Hawkins and Saby cleared customs, while Tink was still chattering at the agent, offering him a candy or something, Tink was a walking sugar-fix. Meanwhile the passport headed for Hawkins’ pocket.
Austin held out his hand. Smiled tightly.
Hawkins stopped so abruptly, evidently just now seeing him, that Sabrina ran into him.
Austin crooked a finger.—Hawkins meekly came and, to his outheld hand, delivered the passport.
“Stow your stuff with Saby,” Austin said then, as they walked, as he pocketed the passport. “Log in with ops, no word to anybody what happened, do you copy? And I’ll see you in my office thirty minutes to undock, on the mark, Mr.
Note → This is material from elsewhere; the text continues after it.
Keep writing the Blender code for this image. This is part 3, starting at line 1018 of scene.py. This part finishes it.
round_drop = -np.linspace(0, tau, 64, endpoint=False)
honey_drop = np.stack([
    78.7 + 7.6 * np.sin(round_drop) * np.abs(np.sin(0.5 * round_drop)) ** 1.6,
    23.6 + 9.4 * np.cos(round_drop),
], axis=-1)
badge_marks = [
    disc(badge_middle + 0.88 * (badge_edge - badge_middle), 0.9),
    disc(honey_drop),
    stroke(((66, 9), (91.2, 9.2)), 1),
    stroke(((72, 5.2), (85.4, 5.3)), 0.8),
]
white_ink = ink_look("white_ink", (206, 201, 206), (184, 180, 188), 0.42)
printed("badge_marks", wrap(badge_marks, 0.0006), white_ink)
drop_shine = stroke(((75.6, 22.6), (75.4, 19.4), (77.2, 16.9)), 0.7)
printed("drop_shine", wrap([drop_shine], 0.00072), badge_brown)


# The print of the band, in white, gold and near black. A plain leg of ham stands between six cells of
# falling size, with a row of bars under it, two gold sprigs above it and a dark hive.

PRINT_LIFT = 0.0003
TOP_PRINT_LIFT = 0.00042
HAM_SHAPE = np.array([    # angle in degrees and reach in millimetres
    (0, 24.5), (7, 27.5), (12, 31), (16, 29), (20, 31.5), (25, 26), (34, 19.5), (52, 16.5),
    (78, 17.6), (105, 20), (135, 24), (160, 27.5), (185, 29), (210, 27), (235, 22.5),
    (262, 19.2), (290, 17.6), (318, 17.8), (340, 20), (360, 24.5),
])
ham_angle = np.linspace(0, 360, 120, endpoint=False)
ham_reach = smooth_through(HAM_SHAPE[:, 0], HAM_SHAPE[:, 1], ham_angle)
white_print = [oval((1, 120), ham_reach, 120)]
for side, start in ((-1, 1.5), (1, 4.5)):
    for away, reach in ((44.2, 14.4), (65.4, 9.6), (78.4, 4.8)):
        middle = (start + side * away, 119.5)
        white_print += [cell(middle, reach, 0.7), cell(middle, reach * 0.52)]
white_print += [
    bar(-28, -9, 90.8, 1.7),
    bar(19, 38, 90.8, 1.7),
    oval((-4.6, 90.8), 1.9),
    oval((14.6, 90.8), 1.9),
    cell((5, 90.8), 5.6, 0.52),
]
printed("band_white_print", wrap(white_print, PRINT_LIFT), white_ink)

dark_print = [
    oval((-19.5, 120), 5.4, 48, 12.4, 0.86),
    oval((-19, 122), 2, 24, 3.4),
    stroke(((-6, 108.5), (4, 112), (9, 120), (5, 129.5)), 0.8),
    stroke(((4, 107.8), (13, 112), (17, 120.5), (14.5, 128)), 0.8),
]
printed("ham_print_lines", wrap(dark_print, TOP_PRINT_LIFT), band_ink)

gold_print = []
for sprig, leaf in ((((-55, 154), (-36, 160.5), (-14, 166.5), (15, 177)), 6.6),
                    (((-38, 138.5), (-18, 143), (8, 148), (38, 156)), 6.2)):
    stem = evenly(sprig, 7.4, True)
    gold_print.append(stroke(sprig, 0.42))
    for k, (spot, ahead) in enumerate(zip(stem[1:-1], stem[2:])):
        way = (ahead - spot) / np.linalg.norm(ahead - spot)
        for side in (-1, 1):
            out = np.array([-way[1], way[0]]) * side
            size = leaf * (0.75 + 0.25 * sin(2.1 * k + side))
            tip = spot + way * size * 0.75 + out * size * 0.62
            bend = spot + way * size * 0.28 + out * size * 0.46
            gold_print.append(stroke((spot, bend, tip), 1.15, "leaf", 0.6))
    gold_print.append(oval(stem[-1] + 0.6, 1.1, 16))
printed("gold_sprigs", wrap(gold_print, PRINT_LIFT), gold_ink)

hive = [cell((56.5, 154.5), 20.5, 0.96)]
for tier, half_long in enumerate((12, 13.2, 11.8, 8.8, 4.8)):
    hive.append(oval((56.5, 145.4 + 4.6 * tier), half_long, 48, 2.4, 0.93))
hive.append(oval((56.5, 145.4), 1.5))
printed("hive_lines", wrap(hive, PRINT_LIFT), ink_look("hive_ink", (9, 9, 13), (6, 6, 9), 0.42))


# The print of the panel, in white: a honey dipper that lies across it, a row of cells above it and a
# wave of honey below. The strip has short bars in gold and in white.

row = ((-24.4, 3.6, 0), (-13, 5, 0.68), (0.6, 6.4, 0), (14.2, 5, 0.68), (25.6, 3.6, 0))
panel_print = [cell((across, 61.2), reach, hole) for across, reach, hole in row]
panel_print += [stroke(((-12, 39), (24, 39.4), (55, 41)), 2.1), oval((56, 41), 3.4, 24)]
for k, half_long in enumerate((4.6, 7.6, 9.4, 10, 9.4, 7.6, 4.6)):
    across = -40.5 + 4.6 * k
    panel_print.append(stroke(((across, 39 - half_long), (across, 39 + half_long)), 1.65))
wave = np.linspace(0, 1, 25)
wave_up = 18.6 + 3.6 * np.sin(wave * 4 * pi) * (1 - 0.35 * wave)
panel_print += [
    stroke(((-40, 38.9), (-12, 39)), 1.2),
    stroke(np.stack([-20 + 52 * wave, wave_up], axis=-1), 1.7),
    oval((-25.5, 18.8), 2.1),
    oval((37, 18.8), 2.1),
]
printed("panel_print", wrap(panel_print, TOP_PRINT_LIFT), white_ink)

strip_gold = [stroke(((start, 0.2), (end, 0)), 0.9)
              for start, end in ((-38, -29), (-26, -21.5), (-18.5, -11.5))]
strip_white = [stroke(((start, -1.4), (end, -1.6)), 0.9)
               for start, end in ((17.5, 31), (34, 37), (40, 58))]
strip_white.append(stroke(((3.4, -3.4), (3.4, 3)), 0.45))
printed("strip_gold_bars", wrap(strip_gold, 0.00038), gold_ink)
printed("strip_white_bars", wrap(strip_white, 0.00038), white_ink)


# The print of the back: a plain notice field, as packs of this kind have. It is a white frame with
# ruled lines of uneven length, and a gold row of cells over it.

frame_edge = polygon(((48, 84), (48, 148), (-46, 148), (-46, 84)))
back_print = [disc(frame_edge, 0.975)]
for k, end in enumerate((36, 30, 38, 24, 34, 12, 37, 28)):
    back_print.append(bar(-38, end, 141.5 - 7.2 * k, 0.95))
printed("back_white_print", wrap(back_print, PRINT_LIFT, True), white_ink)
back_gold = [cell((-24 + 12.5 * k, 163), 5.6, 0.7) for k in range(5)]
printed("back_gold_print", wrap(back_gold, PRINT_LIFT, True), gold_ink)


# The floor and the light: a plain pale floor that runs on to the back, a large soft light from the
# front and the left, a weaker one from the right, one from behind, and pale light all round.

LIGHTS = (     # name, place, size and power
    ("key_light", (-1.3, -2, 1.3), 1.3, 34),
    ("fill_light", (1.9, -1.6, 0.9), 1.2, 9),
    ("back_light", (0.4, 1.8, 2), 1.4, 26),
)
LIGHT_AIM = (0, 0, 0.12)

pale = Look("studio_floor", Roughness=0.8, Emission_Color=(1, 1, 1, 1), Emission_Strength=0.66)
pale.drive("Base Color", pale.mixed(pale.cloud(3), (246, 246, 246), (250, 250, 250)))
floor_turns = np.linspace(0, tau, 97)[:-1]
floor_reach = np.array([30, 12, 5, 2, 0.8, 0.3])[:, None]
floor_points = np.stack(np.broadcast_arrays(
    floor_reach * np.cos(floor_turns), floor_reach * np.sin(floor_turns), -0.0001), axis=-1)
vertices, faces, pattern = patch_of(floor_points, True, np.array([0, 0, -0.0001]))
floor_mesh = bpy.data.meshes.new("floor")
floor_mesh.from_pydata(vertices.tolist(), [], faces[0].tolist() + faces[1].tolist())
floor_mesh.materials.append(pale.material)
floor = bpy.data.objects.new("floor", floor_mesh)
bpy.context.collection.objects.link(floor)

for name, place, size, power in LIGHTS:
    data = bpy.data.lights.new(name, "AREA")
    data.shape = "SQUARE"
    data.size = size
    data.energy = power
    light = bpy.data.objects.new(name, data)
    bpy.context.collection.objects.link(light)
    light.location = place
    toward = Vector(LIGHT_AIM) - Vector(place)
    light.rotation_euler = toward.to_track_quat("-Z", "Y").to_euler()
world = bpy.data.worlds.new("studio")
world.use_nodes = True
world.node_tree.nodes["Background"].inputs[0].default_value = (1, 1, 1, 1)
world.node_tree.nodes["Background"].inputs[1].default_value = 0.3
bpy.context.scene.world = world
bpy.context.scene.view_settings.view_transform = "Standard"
Hawkins.—Saby, you get him there.”
—ix—
IT WAS HIM, DAMMIT, WITH Saby, and Tink, Austin was waiting the other side of the barrier, and Christian had not a question in his mind.
“He knew, damn him! He knew all along! Damn her! Damn her!”
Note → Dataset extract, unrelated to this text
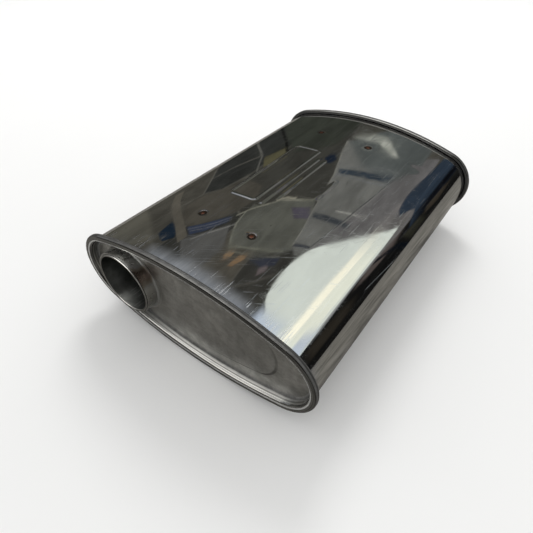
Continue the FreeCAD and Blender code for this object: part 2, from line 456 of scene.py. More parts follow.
def makeTube(name, nodeName):
    # radius by turn round the tube and place along Y, outside and inside; cells in a slot are left
    # out and get walls
    low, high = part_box(nodeName)
    middleX = (low.x + high.x) / 2
    slotTurn = math.asin(tube["slotHalf"] / body["tubeOutside"])
    quarter = np.linspace(slotTurn, np.pi / 2 - slotTurn, tube["stops"])
    stops = np.concatenate([[-slotTurn], quarter[:-1]])
    turns = np.concatenate([stops + np.pi / 4 + k * np.pi / 2 for k in range(4)])
    bevel = tube["bevel"]
    rise = bevel * np.array([0, 0.3, 1])
    y = np.concatenate([low.y + rise, [tube["slotFrom"], tube["slotTo"]], high.y - rise[::-1]])
    pull = bevel * np.array([1, 0.3, 0, 0, 0, 0, 0.3, 1])
    keep = np.ones((len(y) - 1, len(turns)), bool)
    keep[3, :: len(stops)] = False  # the slots
    walls = []
    for radius, sign in ((body["tubeOutside"], -1), (body["tubeInside"], 1)):
        r = (radius + sign * pull)[:, None]
        x = middleX + r * np.sin(turns)
        z = r * np.cos(turns)
        walls.append(np.stack([x, y[:, None] + 0 * x, z], axis=-1).reshape(-1, 3))
    here = keep.ravel()
    left, right = (np.roll(keep, step, axis=1).ravel() for step in (1, -1))
    none = np.zeros((1, len(turns)), bool)
    below = np.vstack([none, keep[:-1]]).ravel()
    above = np.vstack([keep[1:], none]).ravel()
    p, q, s, t = gridQuads(len(y), len(turns), wrapRows=False)[0].T
    deep = len(walls[0])
    quads = np.concatenate([
        np.stack([p, q, s, t], 1)[here],
        np.stack([p, t, s, q], 1)[here] + deep,
        np.stack([q, p, p + deep, q + deep], 1)[here & ~below],
        np.stack([t, s, s + deep, t + deep], 1)[here & ~above],
        np.stack([s, q, q + deep, s + deep], 1)[here & ~right],
        np.stack([p, t, t + deep, p + deep], 1)[here & ~left],
    ])
    made = makePiece(name, np.concatenate(walls), quads, sharp=30)
    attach(made, "root")
    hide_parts(nodeName)
    return made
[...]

“Damnation to go around,” Capella said, leaning against the store-front. “We’ve still other strays to watch.”
Redirection. In Capella, suspect it.
“You knew. You damned well knew!” He was furious. And Capella, having talked to Austin aboard, having had a chance to ask questions… came back with a grim look, a, “He’s keeping the schedule,” and, to his, “Why?”—”Thinks Hawkinses are as serious a threat, evidently.”
Capella swore she didn’t, personally, think Sprite was on a scale with their other problem. But the taxi was gone from the customs area, Tom Hawkins was walking up the ramp with Saby, who, dammit, owed him some loyalty, being his cousin, being who’d brought him up—
And it looked to him like a problem, a major problem, Hawkins in his new clothes and his new haircut—he hadn’t recognized him. He’d thought he was some better-class recruit than they even usually got, somebody Saby had recommended.
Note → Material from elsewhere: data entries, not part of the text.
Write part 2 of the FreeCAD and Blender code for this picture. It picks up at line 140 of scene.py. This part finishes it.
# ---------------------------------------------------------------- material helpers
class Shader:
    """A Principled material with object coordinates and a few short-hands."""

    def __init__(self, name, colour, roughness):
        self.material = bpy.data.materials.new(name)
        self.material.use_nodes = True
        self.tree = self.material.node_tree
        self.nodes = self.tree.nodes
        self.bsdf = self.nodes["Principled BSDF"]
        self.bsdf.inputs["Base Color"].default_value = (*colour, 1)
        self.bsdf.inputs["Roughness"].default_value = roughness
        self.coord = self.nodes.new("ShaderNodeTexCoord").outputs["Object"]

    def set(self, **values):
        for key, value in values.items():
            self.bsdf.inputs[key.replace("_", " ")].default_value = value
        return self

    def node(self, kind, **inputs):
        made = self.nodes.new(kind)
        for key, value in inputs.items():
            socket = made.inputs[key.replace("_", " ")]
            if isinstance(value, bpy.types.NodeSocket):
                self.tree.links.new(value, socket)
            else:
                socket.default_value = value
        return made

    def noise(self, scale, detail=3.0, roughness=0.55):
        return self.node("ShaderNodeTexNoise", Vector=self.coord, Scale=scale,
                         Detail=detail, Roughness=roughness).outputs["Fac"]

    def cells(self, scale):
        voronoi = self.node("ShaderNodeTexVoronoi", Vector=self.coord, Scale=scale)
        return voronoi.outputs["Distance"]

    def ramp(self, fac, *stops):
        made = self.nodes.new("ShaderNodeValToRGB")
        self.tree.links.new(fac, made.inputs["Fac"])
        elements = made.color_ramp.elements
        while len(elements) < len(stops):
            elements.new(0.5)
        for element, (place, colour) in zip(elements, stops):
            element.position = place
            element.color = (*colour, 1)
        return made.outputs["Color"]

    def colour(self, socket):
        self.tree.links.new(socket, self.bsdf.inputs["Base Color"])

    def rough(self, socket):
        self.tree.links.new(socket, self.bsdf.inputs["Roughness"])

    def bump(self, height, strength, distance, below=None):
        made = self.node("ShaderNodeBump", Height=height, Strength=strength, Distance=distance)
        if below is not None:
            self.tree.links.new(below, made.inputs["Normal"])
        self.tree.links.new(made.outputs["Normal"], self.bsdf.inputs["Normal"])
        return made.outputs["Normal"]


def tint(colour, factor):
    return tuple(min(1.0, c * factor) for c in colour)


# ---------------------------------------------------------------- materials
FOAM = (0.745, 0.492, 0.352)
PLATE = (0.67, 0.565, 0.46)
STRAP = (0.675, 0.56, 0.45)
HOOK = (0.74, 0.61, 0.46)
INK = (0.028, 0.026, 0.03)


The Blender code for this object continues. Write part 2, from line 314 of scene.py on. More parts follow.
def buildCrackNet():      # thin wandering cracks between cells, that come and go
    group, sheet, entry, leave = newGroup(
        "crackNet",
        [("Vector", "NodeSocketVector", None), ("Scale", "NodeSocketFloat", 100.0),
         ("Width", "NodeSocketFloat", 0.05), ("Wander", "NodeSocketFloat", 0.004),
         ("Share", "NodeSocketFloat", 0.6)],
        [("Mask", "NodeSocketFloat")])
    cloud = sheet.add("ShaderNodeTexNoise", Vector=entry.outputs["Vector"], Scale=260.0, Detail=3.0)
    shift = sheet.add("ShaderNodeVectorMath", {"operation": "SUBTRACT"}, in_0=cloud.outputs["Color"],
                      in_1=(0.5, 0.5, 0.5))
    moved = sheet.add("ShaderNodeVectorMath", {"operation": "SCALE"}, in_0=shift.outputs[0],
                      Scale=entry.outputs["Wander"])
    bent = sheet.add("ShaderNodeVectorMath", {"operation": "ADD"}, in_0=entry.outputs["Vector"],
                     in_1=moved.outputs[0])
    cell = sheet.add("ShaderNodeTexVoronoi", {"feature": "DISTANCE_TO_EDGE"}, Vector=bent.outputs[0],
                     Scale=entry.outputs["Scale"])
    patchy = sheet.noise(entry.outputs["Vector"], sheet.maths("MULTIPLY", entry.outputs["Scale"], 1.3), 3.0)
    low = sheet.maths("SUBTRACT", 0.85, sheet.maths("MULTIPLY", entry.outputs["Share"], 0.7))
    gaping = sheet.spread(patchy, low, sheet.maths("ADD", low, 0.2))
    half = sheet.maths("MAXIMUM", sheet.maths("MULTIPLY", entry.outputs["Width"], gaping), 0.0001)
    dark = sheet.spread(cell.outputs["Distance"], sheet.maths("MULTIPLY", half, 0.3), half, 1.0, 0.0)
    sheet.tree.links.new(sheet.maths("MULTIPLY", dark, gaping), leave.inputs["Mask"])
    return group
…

But, no, it was a surplus, conniving brother, whose clothes alone cost more than the 200c he’d been carrying—who hadn’t had a passport, who’d had no way to lay his hands on his without Corinthian’s complicity; who hadn’t had a credit card… if Family Boy had money stashed in banks the other side of the line, he couldn’t have accessed it without ID.
Somebody else’s money. Corinthian money.